A formal arrest need not always chronologically precede the search in order for the search to be valid. Where there is probable cause to arrest, a search before an arrest is reasonable under the fourth amendment as long as the arrest and search and seizure are substantially contemporaneous, and are integral parts of the same incident. Rawlings v. Kentucky, 448 U.S. 98, 111, 100 S. Ct. 2556, 65 L. Ed. 2d 633 (1980); State v. Federici, 179 Conn. 46, 54-55, 425 A.2d 916 (1979). In this case, the search of the defendant’s purse was close in time and place to when the police initially obtained probable cause to arrest her for a violation of General Statutes § 21a-279 (c). The two events were integral parts of the same incident. State v. Holder, supra, 188-89. It is also of no moment that the defendant was neither charged with nor convicted of illegal possession of a controlled substance in violation of General Statutes § 21a-279 (c). A defendant need not be subsequently charged with or convicted of the offense that gave the police probable cause to- arrest. See United States v. Robinson, 414 U.S. 218, 235, 94 S. Ct. 467, 38 L. Ed. 2d 427 (1973) (defendant convicted of narcotics offense arising from a search incident to arrest for driving under revoked license); State v. Copeland, supra (defendant convicted of arson arising from a search incident to arrest for disorderly conduct and breach of the peace).
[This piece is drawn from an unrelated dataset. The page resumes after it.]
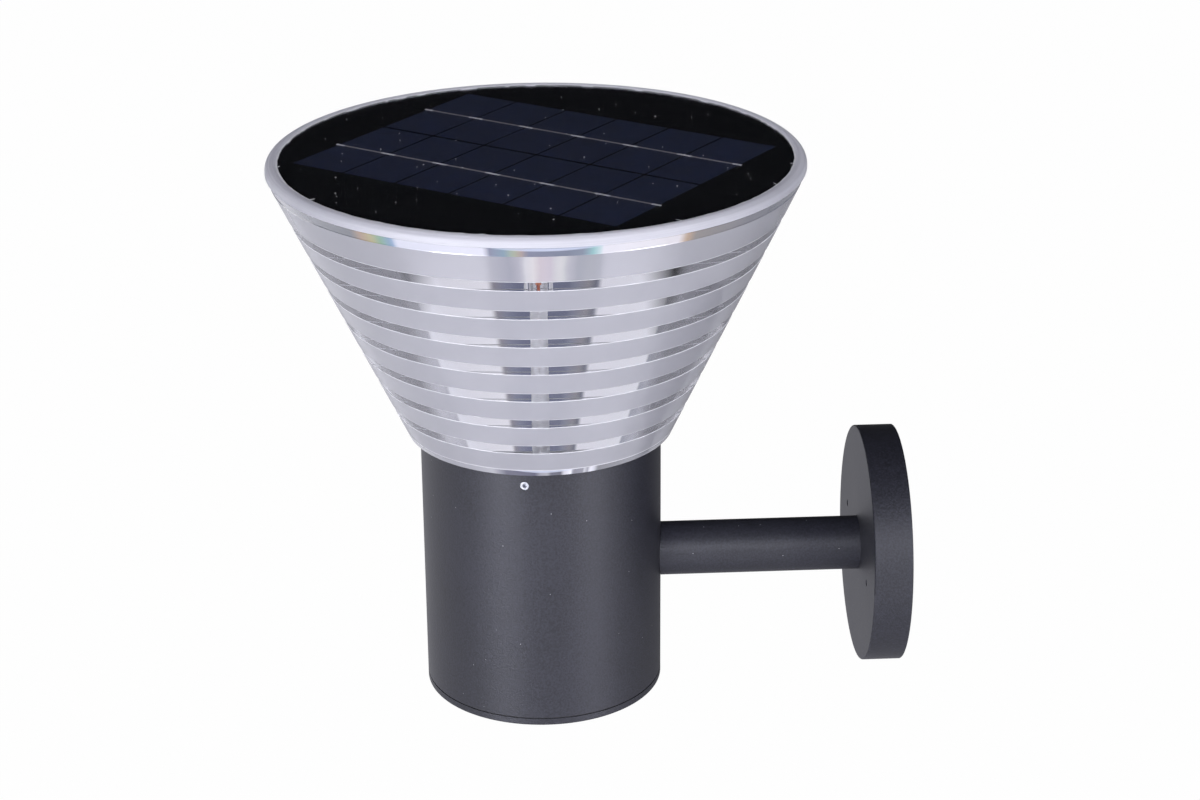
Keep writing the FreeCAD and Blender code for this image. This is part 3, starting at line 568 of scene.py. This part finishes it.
def finishAt(reach, height):
    # which finish the diffuser has at this distance from its axis and this height
    look = diffuser
    rimLow, rimHigh = look["rimGroove"]
    if reach < look["pocketRadius"] + look["boreSlack"] and height < look["pocketFloor"] + look["boreSlack"]:
        return "drilled_acrylic"
    if height > rimHigh and reach > look["recessRadius"] - look["wallSlack"]:
        return "bead_acrylic"
    if reach <= sidePoint(height)[0] - look["skin"]:
        return "clear_acrylic"
    if rimLow < height < rimHigh:
        return "rim_glints"
    if look["footHeight"] < height < look["clearFoot"]:
        return "foot_glints"
    if height <= look["clearFoot"]:
        return "clear_acrylic"
    for low, high in look["grooves"]:
        if low < height < high:
            bevel = height < low + look["lowerLip"] or height > high - look["upperLip"]
            return "edge_acrylic" if bevel else "clear_acrylic"
    return "edge_acrylic" if height < look["clearFoot"] + look["upperLip"] else "frosted_acrylic"


def makeDiffuser():
    shape = spinLoop(outlineDiffuser(), diffuser["steps"])
    finishes = ["clear_acrylic", "frosted_acrylic", "drilled_acrylic", "bead_acrylic", "edge_acrylic",
                "rim_glints", "foot_glints"]
    for face in shape.faces:
        middle = face.calc_center_median()
        reach = math.hypot(middle.x / mm - lampAxis, middle.y / mm)
        face.material_index = finishes.index(finishAt(reach, middle.z / mm - lampLow))
    piece = finishPiece("diffuser", shape, finishes, diffuser["sharp"])
    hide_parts("diffuser_cone")
    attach(piece, "lamp")


makeClearAcrylic()
makeFrostedAcrylic(diffuser["grooves"][0][1])
makeBeadAcrylic()
makeEdgeAcrylic()
makeGlintAcrylic("rim_glints", acrylic["rimGlints"], *diffuser["rimGroove"])
makeGlintAcrylic("foot_glints", acrylic["footGlints"], diffuser["footHeight"], diffuser["clearFoot"])
makeDrilledAcrylic()
makeDiffuser()
print("diffuser made")


panel = {
    "turn": -36.0,              # ribbons' direction from +X, degrees
    "cellPitch": 22.4,          # along the ribbon, mm
    "cellsPerRow": 6,
    "cellDark": (0.0075, 0.0120, 0.031),
    "cellLight": (0.0125, 0.0205, 0.056),
    "cellRough": (0.35, 0.2),   # least, and how much it varies
    "cellRelief": (0.1, 0.01),
    "cellSpecular": 0.05,
    "cellCoat": (0.6, 0.04),    # weight and roughness
    "flakes": 220.0,            # crystals per metre
    "flakeShare": 0.6,          # how much of the tone comes from them, the rest from grain
    "grain": 1500.0,
    "fingers": (1.7, 0.04),     # fine silver lines: pitch in mm, and half their width in pitches
    "finger": (0.05, 0.055, 0.075),
    "fingerShare": 0.35,
    "dash": 5.0,                # length of a ribbon's bright part at each gap, mm
    "dashEdge": 0.8,
    "ribbonBright": white,
    "ribbonDull": (0.26, 0.25, 0.25),
    "ribbonWorn": (0.14, 0.13, 0.13),
    "patchiness": 1200.0,
    "wearRange": (0.4, 0.6),
    "wearShare": 0.35,
    "ribbonRough": (0.55, 0.1),
    "ribbonSpecular": 0.3,
    "resin": (0.97, 0.97, 0.98),
    "resinIor": 1.40,
    "resinRough": (0.01, 0.02),
    "resinClouds": 25.0,
    "opening": (0.92, 0.92, 0.94),      # what the resin leaves of a lamp's light
    "fineDust": (150.0, 0.034, 0.07),   # cells per metre, size in cells, share of cells with a speck
    "coarseDust": (70.0, 0.024, 0.10),
    "dustSkin": 0.3,            # dust lies no deeper than this, mm
    "speck": (0.80, 0.80, 0.84),
    "speckRough": 0.8,
}


def alongPanel(graph):
    # distance along the ribbons in mm, from the panel's middle
    centred = graph.add("Mapping", {"vector_type": "TEXTURE"},
                        {"Vector": graph.place(), "Location": (lampAxis * mm, 0.0, 0.0),
                         "Rotation": (0.0, 0.0, math.radians(panel["turn"])), "Scale": (mm, mm, mm)})
    return graph.axes(centred)[0]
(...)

The defendant also claims that her statement should have been suppressed because it was the fruit of an illegal search. See Wong Sun v. United States, 371 U.S. 471, 484-87, 83 S. Ct. 407, 9 L. Ed. 2d 441 (1963). Since the search in question was lawful, there is no basis for this claim.
There is no error.
In this opinion the other judges concurred.
The defendant does not contest the admissibility of the evidence seized pursuant to the warrant.
General Statutes § 21a-279 (c) provides in pertinent part: “Any person who possesses or has under his control any quantity of any controlled substance other than a narcotic substance . . . except as authorized in this chapter, may be fined not more than one thousand dollars, or be imprisoned . A controlled substance, as defined in General Statutes § 21a-240 (9), is “a drug, substance, or immediate precursor in schedules I to V, inclusive, of the Connecticut controlled substance scheduling regulations . . . .” Valium, or diazepam, is one of the drugs listed in schedule IV of the regulations as “having a potential for abuse associated with a depressant effect on the central nervous system.” Regs., Conn. State Agencies § 21a-243-10 (a) (14).
Our conclusion that the search was valid as incident to the defendant’s lawful arrest renders it unnecessary to consider the state’s argument that the search of the defendant’s purse was within the authorization granted by the search warrant because probable cause existed that the objects named in the warrant were on her person.